Originally, Mr Hollande had suggested that the extra tax would continue until France’s budget deficit was under control. At other times, he spoke of a “special contribution” by the very rich lasting only two years. France’s deficit has been reduced by Mr Hollande, from 5.3 per cent of GDP in 2011 to around 4.4 per cent last year. It remains well above its eurozone target level. All the same, the “exceptional contribution to national solidarity” will disappear at the end of this month after two years.
In fact, the tax as originally proposed by Mr Hollande has never been applied.

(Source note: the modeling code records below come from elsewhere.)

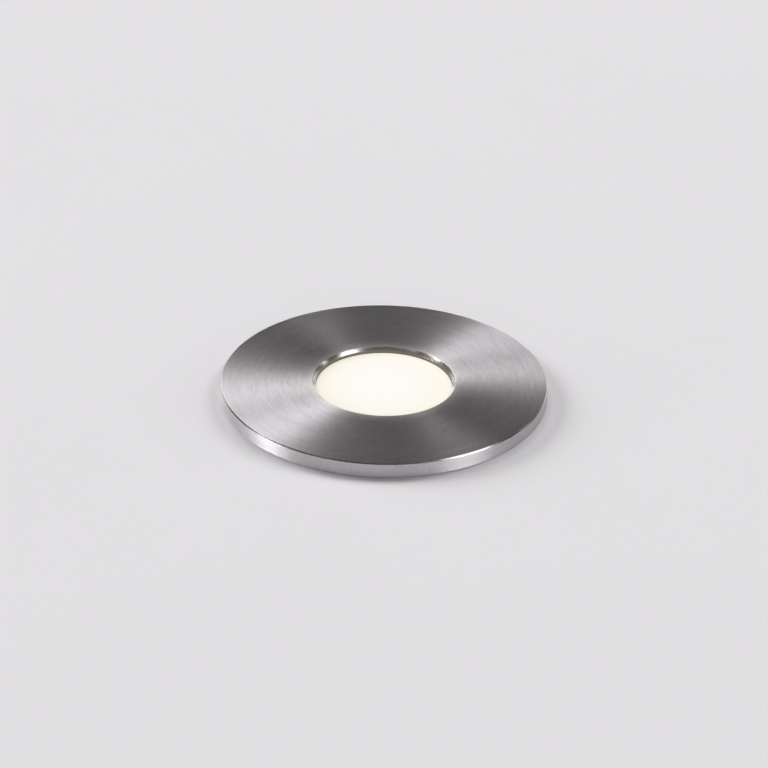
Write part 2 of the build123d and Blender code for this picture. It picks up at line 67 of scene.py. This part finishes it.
cameraLook = {
    "elevation": 29.1,  # degrees above the ground
    "distance": 349.0,  # mm from the middle of the bezel's face
    "roll": 1.1,  # degrees, the right side of the picture lies lower
    "focalLength": 127.4,
    "sensorWidth": 36.0,
    "aimBelow": 0.49,  # mm in the picture, below the middle of the face
    "clipStart": 10.0,
    "clipEnd": 20000.0,
}


def addCamera(look):
    tilt = math.radians(look["elevation"])
    toCamera = Vector((0, -math.cos(tilt), math.sin(tilt)))
    pictureUp = Vector((0, math.sin(tilt), math.cos(tilt)))
    aim = Vector((0, 0, bezelTop)) - pictureUp * look["aimBelow"]
    data = bpy.data.cameras.new("camera")
    data.lens = look["focalLength"]
    data.sensor_width = look["sensorWidth"]
    data.clip_start = look["clipStart"] * mm
    data.clip_end = look["clipEnd"] * mm
    camera = bpy.data.objects.new("camera", data)
    camera.location = (aim + toCamera * look["distance"]) * mm
    roll = Quaternion((0, 0, 1), math.radians(look["roll"]))
    camera.rotation_euler = (toCamera.to_track_quat("Z", "Y") @ roll).to_euler()
    bpy.context.scene.collection.objects.link(camera)
    bpy.context.scene.camera = camera


addCamera(cameraLook)
bpy.context.scene.view_settings.view_transform = "Standard"
print("camera placed")


# turned meshes

def roundedSection(corners, steps):
    # the corners with an arc in place of each one that has an edge radius
    points = []
    for index, (radius, height, edge) in enumerate(corners):
        here = Vector((radius, height))
        if not edge:
            points.append(here)
            continue
        back = (Vector(corners[index - 1][:2]) - here).normalized()
        ahead = (Vector(corners[(index + 1) % len(corners)][:2]) - here).normalized()
        half = back.angle(ahead) / 2
        centre = here + (back + ahead).normalized() * (edge / math.sin(half))
        first = here + back * (edge / math.tan(half)) - centre
        last = here + ahead * (edge / math.tan(half)) - centre
        start = math.atan2(first.y, first.x)
        turn = (math.atan2(last.y, last.x) - start + math.pi) % (2 * math.pi) - math.pi
        for step in range(steps + 1):
            angle = start + turn * step / steps
            points.append(centre + Vector((math.cos(angle), math.sin(angle))) * edge)
    return points


onAxis = 1e-6  # mm, a point nearer to the axis than this is one vertex


def turned(name, corners, segments=256, steps=5, closed=True):
    # corners hold radius, height and edge radius in mm, outward over the top and back below
    vertices = []
    rings = []
    for point in roundedSection(corners, steps):
        if point.x < onAxis:
            rings.append([len(vertices)] * segments)
            vertices.append((0, 0, point.y * mm))
            continue
        rings.append(list(range(len(vertices), len(vertices) + segments)))
        for segment in range(segments):
            angle = 2 * math.pi * segment / segments
            along, aside = point.x * math.cos(angle), point.x * math.sin(angle)
            vertices.append((along * mm, aside * mm, point.y * mm))
    faces = []
    following = rings[1:] + rings[:1] if closed else rings[1:]
    for near, far in zip(rings, following):
        for segment in range(segments):
            after = (segment + 1) % segments
            face = [near[segment], far[segment], far[after], near[after]]
            face = list(dict.fromkeys(face))  # a quad on the axis becomes a triangle
            if len(face) > 2:
                faces.append(face)
    mesh = bpy.data.meshes.new(name)
    mesh.from_pydata(vertices, [], faces)
    return smoothPiece(name, mesh)


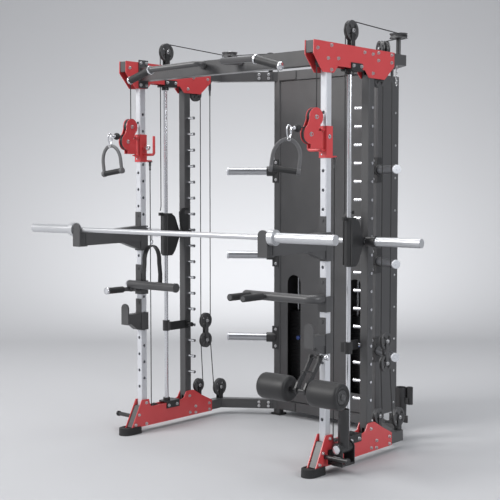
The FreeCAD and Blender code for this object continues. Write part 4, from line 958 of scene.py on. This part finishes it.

At a campaign rally at Le Bourget airport near Paris in February 2012, candidate Hollande was under pressure to produce a left-wing rabbit from his hat. He was sinking in the first-round polls. The hard-left candidate, Jean-Luc Mélenchon, was rising and threatening to destroy the momentum that Mr Hollande needed to unseat President Sarkozy in the two-candidate, second round in May.
Mr Hollande gave a barn-storming speech in which he said that his “enemy” was big finance. He promised to place an “exceptional” and “temporary” 75 per cent tax on incomes over €1m.
Late in 2012, six months after Mr Hollande became President, the tax was declared void by France’s constitutional watchdog, the Conseil Constitutionnel. It was reintroduced, one year later, in the form of a levy on businesses which employed people earning more than €1m a year.
In this form, the tax applied to the 2013 and 2014 tax years, raising around €200m in each year. This amounted to roughly 0.2 per cent of France’s annual deficit of €84bn.
Was it worth all the fuss and, partly unfair, damage to France’s business reputation? The Prime Minister and the Economics Minister have evidently concluded that it was not.
President Hollande, who reached the Elysée Palace partly because of the 75 per cent tax, may take a different view.